Si je lis bien, la fédération et/ou cet entraîneur fédéral, Sein Hlaing, adopta/-èrent le 4-2-4 dès le tout début 60’s, voire..?? Tous les footballs européens ne pouvaient en dire autant..
L’Etat Shan, ça devait être particulièrement rural comme coin de la Birmanie, non?
Je viens de regarder la gueule de la tournée effectuée en 67 par ces Dallas Tornado : plus de 6 mois autour du monde, c’est pas rien..
Par contre, et malgré la présence de plusieurs joueurs anglais : je n’en reconnais pas le moindre, je crois comprendre qu’ils avaient au mieux le niveau D3-D4 anglaise?? Semblaient tous avoir la petite vingtaine voire moins??
Je connais un joueur de nom..mais depuis peu! : le NL Fons Stoffels, je me rappelle avoir vu passer son nom pour les besoins de mes papiers sur le Go Ahead.
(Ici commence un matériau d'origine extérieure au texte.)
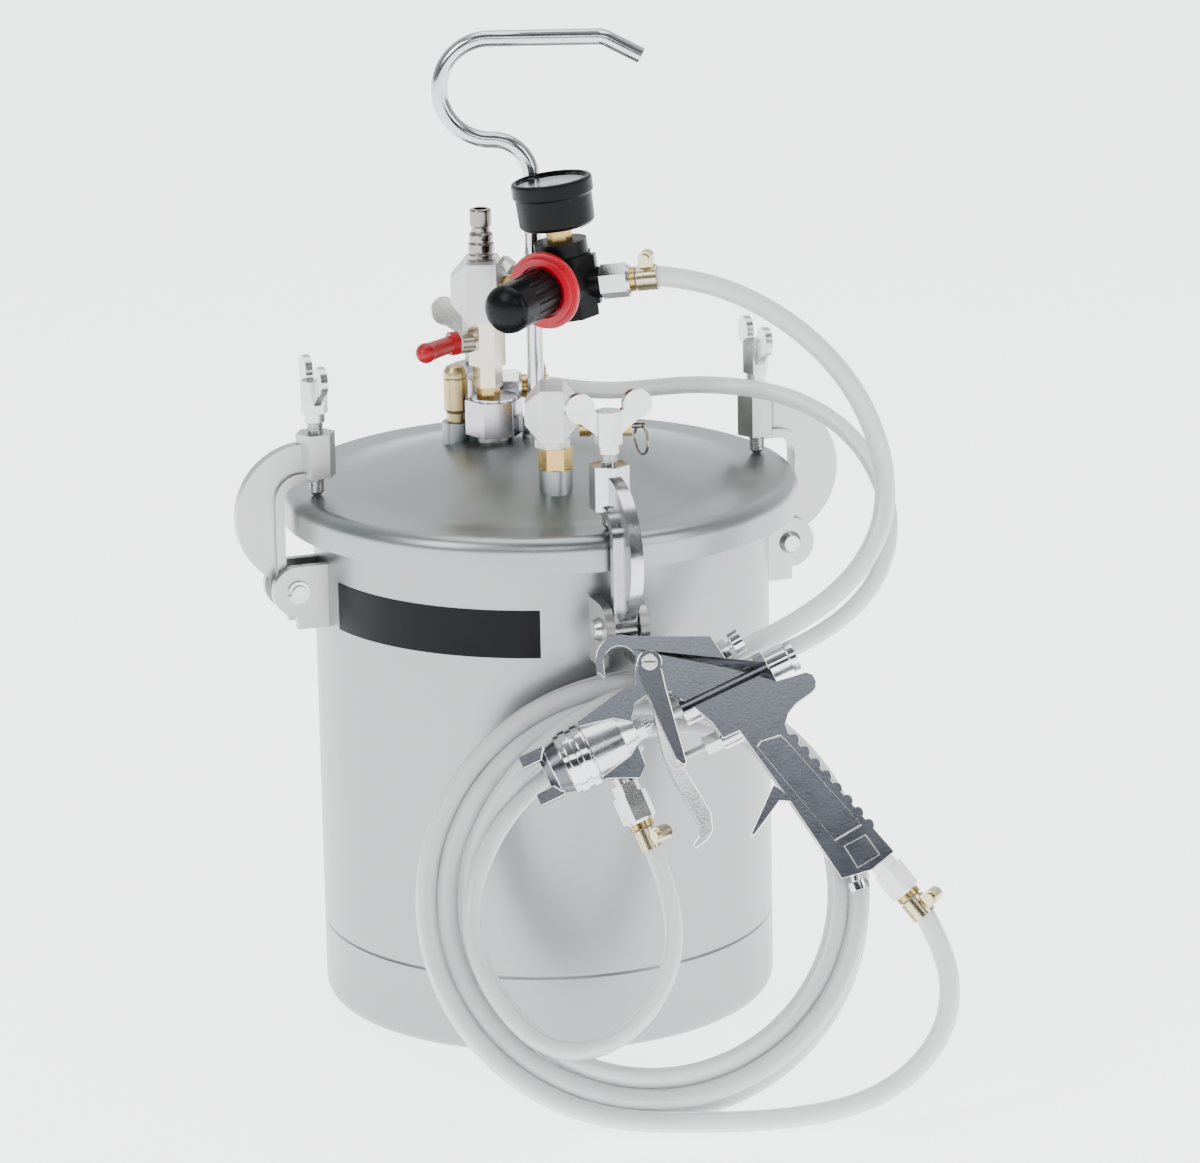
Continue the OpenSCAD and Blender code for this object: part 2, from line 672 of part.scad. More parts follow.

Mais pas un crack non plus..
Je ne comprends pas le qualificatif « trouble » accolé à Trautmann.
Peut-être une vidéo à proposer, de ces Birmans?
Me suis posé la même question à propos de Trautmann.
Salut Alex!
Alors :
Je pense que tous les états de Birmanie sont ruraux 😅 ou en tout cas, pauvres et peu développés.
Championnat d’Asie du sud-est c’est génial, c’est tous les deux ans, et c’est actuellement maintenant que ça se joue ! Les matchs sont sur YouTube gratuitement sur la chaîne ASEAN United. Je me suis fait un petit Laos-Vietnam hier en mode chips coca 😁
Concernant les Tornadoes, je t’avoue que j’ai pas regardé plus que ça. Mais en tout cas leur entraîneur était un Yougoslave ou Hongrois, j’imagine qu’il a fouillé les basses divisions européennes.
Pour Trautman, c’est surtout que c’est initialement un soldat de la Wehrmacht qui a été fait prisonnier en Angleterre et dont le talent de gardien de but lui a permis de devenir une légende à City.
Quelles étaient ses véritables intentions lors de son engagement dans les Jeunesses hitlériennes et la WM, je ne saurais dire ==> trouble 😄
Un Rudolf Hess en short, quoi !
Merci pour ces découvertes.
Hmm, la photo de la parade en Jeep me fait penser à une truc. N’est-ce pas au Myanmar que le volant est à droite et que l’on roule aussi à droite ? Avec une justification farfelue, me semble t-il.